Ancestor with an electrifying sixth sense
CORNELL (US) — About 96 percent of vertebrates—30,000 land animals (including humans) and roughly an equal number of fish—descend from a common ancestor with a sixth sense: electroreception.
The species that lived around 500 million years ago was probably a predatory marine fish with good eyesight, jaws, and teeth and a lateral line system for detecting water movements, visible as a stripe along the flank of most fishes.
“This study caps questions in developmental and evolutionary biology, popularly called ‘evo-devo,’ that I’ve been interested in for 25 years,” says Willy Bemis, professor of ecology and evolutionary biology at Cornell University and senior author of a paper published in Nature Communications.
Melinda Modrell, a neuroscientist at the University of Cambridge who did the molecular analysis, is the paper’s lead author.
“The crucial pieces came from techniques of developmental and molecular biology. Such a synthesis of modern techniques, classical questions, and basic anatomy is the cornerstone of ‘evo-devo’ research, and it promises to help us better understand the origin and evolution of many organ systems, including the brain,” Bemis adds.
Hundreds of millions of years ago, there was a major split in the evolutionary tree of vertebrates. One lineage led to the ray-finned fishes, or actinopterygians, and the other to lobe-finned fishes, or sarcopterygians; the latter gave rise to land vertebrates, Bemis explains.
Some land vertebrates, including such salamanders as the Mexican axolotl, have electroreception and, until now, offered the best-studied model for early development of this sensory system. As part of changes related to terrestrial life, the lineage leading to reptiles, birds, and mammals lost electrosense as well as the lateral line.
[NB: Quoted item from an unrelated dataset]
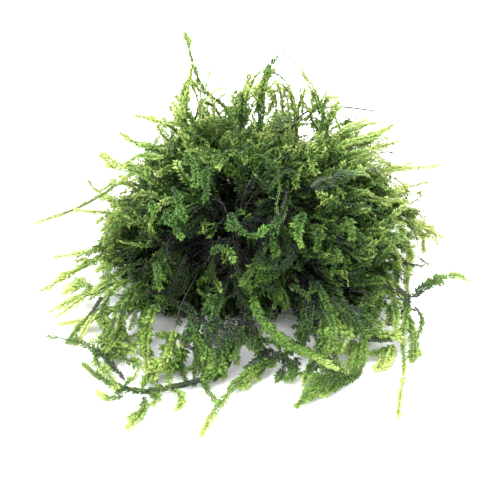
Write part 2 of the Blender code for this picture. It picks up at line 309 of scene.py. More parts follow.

Some ray-finned fishes—including paddlefishes and sturgeons—retained these receptors in the skin of their heads. With as many as 70,000 electroreceptors in its paddle-shaped snout and skin of the head, the North American paddlefish has the most extensive electrosensory array of any living animal, Bemis says.
Until now, it was unclear whether these organs in different groups were evolutionarily and developmentally the same.
Using the Mexican axolotl as a model to represent the evolutionary lineage leading to land animals, and paddlefish as a model for the branch leading to ray-finned fishes, the researchers found that electrosensors develop in precisely the same pattern from the same embryonic tissue in the developing skin, confirming that this is an ancient sensory system.
The electrosensory organs also develop immediately adjacent to the lateral line, providing compelling evidence “that these two sensory systems share a common evolutionary heritage,” Bemis says.
Researchers can now build a picture of what the common ancestor of these two lineages looked like and better link the sensory worlds of living and fossil animals.
The study was funded by the Biotechnology and Biological Sciences Research Council in the United Kingdom, National Institutes of Health, National Science Foundation, Whitehall Foundation, and Tontogany Creek Fund.